I run these models with random numbers as input, just to compare the computation time, and also compared the time against a Fortran implementation (see more details here). Let’s just have a look at the numbers:

# Measure the execution time of the Python implementation
py_time = %timeit -r 5 -n 10 -o abc_model_py(0.2, 0.6, 0.1, rain)

>> 6.94 s ± 258 ms per loop (mean ± std. dev. of 7 runs, 1 loop each)

# Measure the execution time of the Numba implementation
numba_time = %timeit -r 5 -n 10 -o abc_model_numba(0.2, 0.6, 0.1, rain)

>> 32.6 ms ± 52.7 µs per loop (mean ± std. dev. of 7 runs, 10 loops each)

# Measure the execution time of the Fortran implementation
fortran_time = %timeit -r 5 -n 10 -o abc_model_fortran(0.2, 0.6, 0.1, rain)

>> 23.4 ms ± 934 µs per loop (mean ± std. dev. of 7 runs, 10 loops each)

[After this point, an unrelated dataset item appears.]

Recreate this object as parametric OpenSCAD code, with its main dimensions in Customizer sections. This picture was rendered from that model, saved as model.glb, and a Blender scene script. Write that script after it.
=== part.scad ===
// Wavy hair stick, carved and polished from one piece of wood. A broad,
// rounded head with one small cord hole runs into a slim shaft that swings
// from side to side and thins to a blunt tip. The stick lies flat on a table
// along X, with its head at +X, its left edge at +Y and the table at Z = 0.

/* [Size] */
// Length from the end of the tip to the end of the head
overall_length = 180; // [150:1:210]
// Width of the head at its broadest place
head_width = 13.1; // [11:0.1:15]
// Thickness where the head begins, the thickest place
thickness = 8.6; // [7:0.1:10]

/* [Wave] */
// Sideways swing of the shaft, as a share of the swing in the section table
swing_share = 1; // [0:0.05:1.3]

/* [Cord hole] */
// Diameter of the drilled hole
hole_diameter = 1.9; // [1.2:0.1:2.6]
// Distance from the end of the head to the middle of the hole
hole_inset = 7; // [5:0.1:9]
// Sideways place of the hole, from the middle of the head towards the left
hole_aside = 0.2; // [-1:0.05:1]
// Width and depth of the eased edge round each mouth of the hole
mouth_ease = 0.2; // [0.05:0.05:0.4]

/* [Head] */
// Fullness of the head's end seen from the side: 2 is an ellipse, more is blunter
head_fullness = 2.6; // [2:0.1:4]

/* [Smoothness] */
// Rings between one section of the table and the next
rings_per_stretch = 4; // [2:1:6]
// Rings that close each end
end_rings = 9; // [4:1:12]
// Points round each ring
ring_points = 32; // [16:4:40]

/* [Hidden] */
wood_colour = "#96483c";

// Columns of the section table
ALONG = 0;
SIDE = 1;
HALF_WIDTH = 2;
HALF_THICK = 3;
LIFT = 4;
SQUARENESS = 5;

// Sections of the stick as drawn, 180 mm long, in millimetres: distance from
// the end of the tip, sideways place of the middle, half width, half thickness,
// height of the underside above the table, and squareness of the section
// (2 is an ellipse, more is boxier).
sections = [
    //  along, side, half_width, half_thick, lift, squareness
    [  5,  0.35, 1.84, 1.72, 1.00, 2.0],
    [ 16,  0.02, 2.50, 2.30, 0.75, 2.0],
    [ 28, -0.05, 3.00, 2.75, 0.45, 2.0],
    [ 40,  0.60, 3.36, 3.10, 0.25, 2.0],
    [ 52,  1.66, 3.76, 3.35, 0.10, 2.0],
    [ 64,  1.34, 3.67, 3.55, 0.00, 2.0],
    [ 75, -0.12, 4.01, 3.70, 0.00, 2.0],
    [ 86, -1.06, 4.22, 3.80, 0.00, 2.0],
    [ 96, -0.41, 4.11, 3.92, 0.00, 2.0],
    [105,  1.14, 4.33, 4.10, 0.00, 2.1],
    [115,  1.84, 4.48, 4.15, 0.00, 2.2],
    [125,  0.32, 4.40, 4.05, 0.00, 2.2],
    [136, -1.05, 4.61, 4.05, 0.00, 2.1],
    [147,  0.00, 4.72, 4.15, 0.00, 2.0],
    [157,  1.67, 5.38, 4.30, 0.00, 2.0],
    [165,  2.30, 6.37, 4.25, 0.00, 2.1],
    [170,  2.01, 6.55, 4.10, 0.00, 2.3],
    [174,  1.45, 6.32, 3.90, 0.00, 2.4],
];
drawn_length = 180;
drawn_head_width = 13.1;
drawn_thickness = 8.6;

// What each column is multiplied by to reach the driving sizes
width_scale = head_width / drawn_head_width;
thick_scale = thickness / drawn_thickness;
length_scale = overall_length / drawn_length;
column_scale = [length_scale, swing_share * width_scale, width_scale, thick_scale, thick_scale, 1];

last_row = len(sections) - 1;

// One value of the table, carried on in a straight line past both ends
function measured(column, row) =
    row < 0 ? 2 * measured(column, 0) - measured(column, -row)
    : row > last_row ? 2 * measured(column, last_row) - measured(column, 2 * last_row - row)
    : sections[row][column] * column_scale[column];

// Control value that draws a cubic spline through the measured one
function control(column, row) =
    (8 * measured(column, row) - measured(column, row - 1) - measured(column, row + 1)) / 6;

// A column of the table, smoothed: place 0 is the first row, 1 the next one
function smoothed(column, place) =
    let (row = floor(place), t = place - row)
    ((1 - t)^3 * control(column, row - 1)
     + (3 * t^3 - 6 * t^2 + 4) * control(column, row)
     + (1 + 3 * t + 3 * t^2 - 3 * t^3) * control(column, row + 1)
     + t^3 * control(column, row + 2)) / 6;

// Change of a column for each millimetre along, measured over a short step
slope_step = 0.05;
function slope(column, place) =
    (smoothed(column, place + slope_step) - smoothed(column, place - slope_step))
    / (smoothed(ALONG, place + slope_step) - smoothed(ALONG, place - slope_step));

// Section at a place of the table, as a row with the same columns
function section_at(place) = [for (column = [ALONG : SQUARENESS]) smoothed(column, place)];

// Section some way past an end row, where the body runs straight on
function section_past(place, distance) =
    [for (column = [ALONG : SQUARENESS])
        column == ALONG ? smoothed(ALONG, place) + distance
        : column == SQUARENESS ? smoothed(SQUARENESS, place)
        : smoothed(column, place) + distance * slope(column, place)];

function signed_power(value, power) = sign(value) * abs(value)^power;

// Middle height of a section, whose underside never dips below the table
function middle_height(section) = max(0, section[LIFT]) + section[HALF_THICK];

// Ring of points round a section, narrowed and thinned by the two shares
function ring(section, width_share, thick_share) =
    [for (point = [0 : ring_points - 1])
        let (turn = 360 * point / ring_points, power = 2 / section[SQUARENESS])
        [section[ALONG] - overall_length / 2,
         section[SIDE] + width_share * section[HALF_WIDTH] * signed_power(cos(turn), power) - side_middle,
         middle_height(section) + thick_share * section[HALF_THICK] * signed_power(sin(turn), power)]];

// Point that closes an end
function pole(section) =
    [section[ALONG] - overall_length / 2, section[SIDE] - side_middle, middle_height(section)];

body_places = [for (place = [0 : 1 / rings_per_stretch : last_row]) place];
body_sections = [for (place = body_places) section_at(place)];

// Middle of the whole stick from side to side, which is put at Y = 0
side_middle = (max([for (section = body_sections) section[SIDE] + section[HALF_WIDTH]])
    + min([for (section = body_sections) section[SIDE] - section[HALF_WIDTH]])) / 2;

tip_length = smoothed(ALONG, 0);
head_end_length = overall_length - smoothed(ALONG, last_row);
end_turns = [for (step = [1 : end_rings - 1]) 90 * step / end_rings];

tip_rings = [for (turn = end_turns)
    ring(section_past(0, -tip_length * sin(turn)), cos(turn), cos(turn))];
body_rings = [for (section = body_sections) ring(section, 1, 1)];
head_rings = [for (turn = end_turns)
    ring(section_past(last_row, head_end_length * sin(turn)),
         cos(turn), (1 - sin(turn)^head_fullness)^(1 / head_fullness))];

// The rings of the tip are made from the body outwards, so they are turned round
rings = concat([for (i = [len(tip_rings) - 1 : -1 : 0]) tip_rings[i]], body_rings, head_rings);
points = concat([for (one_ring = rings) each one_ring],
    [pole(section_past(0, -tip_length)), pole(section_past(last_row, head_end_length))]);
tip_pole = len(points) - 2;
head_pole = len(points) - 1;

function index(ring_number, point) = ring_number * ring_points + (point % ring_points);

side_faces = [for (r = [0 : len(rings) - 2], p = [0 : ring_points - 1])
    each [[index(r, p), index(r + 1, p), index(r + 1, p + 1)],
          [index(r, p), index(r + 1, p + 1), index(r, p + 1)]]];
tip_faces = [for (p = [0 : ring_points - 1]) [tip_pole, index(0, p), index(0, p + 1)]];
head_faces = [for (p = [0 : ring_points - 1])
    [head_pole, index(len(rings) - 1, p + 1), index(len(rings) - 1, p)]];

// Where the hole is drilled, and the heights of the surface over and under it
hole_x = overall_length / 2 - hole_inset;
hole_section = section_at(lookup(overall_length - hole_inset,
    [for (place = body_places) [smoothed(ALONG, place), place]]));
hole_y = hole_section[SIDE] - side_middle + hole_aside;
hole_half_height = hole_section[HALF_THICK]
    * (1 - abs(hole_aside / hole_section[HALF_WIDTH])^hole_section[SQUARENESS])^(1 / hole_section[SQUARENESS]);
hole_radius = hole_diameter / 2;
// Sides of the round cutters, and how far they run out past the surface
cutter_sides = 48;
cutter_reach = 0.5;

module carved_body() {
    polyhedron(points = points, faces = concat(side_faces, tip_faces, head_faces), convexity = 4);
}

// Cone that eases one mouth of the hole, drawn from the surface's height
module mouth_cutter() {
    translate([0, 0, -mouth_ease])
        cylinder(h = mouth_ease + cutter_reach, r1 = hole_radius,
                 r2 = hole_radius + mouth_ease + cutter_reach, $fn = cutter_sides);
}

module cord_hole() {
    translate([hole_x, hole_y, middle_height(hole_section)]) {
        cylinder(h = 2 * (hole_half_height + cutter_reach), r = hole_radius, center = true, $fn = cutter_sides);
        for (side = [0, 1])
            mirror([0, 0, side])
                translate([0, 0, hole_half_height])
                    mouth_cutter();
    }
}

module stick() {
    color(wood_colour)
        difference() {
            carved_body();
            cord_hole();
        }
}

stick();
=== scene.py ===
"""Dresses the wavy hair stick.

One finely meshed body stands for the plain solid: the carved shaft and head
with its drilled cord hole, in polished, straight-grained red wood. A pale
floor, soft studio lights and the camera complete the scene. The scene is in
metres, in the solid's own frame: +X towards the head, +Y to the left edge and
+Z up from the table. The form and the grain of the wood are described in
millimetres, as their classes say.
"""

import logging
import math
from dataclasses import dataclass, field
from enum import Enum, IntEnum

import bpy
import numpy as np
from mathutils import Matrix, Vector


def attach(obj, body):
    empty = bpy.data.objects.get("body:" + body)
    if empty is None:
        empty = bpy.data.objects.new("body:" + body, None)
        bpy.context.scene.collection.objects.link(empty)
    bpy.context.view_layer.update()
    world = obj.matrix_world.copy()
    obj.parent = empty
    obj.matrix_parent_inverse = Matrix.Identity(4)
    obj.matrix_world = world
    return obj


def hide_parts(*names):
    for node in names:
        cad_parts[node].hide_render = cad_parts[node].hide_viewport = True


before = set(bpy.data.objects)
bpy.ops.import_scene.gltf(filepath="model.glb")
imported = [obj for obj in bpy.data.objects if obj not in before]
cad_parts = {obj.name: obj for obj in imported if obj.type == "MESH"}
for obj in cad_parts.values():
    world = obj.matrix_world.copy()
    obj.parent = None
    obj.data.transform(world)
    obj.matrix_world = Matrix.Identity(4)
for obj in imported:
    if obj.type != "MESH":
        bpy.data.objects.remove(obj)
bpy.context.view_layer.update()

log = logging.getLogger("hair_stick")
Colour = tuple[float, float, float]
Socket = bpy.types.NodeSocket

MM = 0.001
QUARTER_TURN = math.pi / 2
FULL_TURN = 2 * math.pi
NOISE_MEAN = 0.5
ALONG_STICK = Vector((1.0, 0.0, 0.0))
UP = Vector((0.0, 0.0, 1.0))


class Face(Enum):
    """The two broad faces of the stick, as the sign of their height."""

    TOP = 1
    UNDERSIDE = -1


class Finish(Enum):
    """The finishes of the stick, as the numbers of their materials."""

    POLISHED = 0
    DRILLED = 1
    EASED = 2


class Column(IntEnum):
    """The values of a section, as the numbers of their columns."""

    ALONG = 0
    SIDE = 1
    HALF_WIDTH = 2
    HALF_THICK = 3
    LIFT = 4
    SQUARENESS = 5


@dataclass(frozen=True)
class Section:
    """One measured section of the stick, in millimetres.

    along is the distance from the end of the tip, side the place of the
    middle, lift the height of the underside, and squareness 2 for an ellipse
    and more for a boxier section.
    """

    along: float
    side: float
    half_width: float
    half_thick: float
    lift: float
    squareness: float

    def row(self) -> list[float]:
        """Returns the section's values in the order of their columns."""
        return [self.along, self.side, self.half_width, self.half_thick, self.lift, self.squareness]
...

# Compare the pure Python vs Numba optimized time
py_time.best / numba_time.best

>> 205.15122150338178

# Compare the time of the fastes numba and fortran run
numba_time.best / fortran_time.best

>> 1.451113966128858

By adding just one decorator we are 205 times faster as the pure Python code and roughly as fast as Fortran? Well not bad, huh?

(Note that in a previous version the Numba optimized function was minimally faster than the Fortran implementation. By switching from the f2py wrapper to Cython the Fortran time was reduced, so Fortran is now a bit faster. See this pull request for further details.

I’ll end my introduction here and hope some of you are now motivated to have a look into the Numba library. My idea is to write a small series of Numba articles/tutorials in the future with more technical information, while this article should have served only as a appetizer.